Binnen het plangebied wil men een twee-onder-een-kap woning realiseren met een ontsluiting naar de Weidezoom.
Momenteel is de locatie onbebouwd (grasland). Er is een klein hoogteverschil aanwezig van noord (-5,2 m NAP) naar zuid (-5,6 m NAP). Om instroom van hemelwater tegen te gaan, wordt geadviseerd om een vloerpeil van minimaal 20 cm boven de kruin van het maaiveld (ca. -5 m NAP) aangehouden te worden. Hierdoor is tevens geen toekomstige grondwateroverlast te verwachten.
Bij de nieuwbouw zal een gescheiden stelsel aangelegd worden. Door de woningbouw is een lichte toename aan afvalwater te verwachten van 0,6 m³/dag. Voor de afvoer op het gemeentelijk stelsel dient te zijner tijd bij de gemeente Zuidplas een aansluiting aangevraagd te worden.
Het hemelwater wordt bij voorkeur op eigen terrein verwerkt. Er is in het huidige planvoornemen geen verplichting tot watercompensatie voor de toename in verharding. Dit wordt wel geadviseerd. Bij eventuele wijzigingen van het plan dient de toekomstige verharding herberekend te worden, waarna eventuele compensatie dient plaatst te vinden via het graven van oppervlaktewater. In het planvoornemen wordt ter compensatie van de toename aan verhard oppervlak noordwestelijk de bestaande watergang doorgetrokken.
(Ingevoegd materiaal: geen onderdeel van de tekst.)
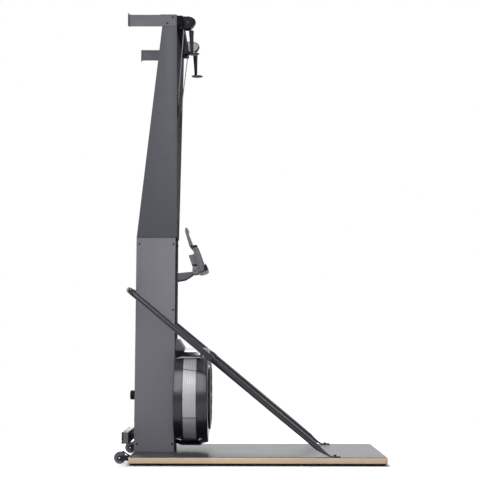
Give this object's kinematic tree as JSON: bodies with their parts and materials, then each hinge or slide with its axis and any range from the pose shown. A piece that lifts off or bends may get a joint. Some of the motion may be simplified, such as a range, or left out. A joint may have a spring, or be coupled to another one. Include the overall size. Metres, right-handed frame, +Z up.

In het planvoornemen is noordwestelijk nieuw open water en een nieuwe ontsluiting naar de oostelijk gelegen Weidezoom opgenomen. Indien voldaan wordt aan de voorwaarden zoals opgenomen in Algemene regel 1 en 4 van de Keur: ‘Het graven, verbreden en verlengen van oppervlaktewaterlichamen en Het aanbrengen van een dam met duiker in oppervlaktewaterlichamen met de functie overige watergang’, volstaat een melding. Indien niet voldaan wordt, dient een vergunning aangevraagd te worden.
Door de aanleg van een gescheiden stelsel, de kleine verhardingstoename, het bijkomend oppervlaktewater en door rekening te houden met de genoemde aandachtspunten wordt hydrologisch gezien positief ontwikkeld en is geen wateroverlast te verwachten door de voorgenomen planontwikkeling. Bij het definitieve bouwplan dient de eventuele watercompensatie herberekend en opgenomen te zijn. Het omliggend terrein dient zo aangelegd te worden dat het hemelwater net als bestaand afstroomt naar het omliggend oppervlaktewater.
Eventueel benodigde vergunningen voor een bronnering of werkzaamheden in (de buurt van) een watergang), worden niet middels deze waterparagraaf geregeld en zullen via daarvoor bedoelde procedures (Omgevingsloket) verkregen moeten worden.
Geconcludeerd kan worden dat het aspect water geen belemmering vormt voor de beoogde ontwikkeling.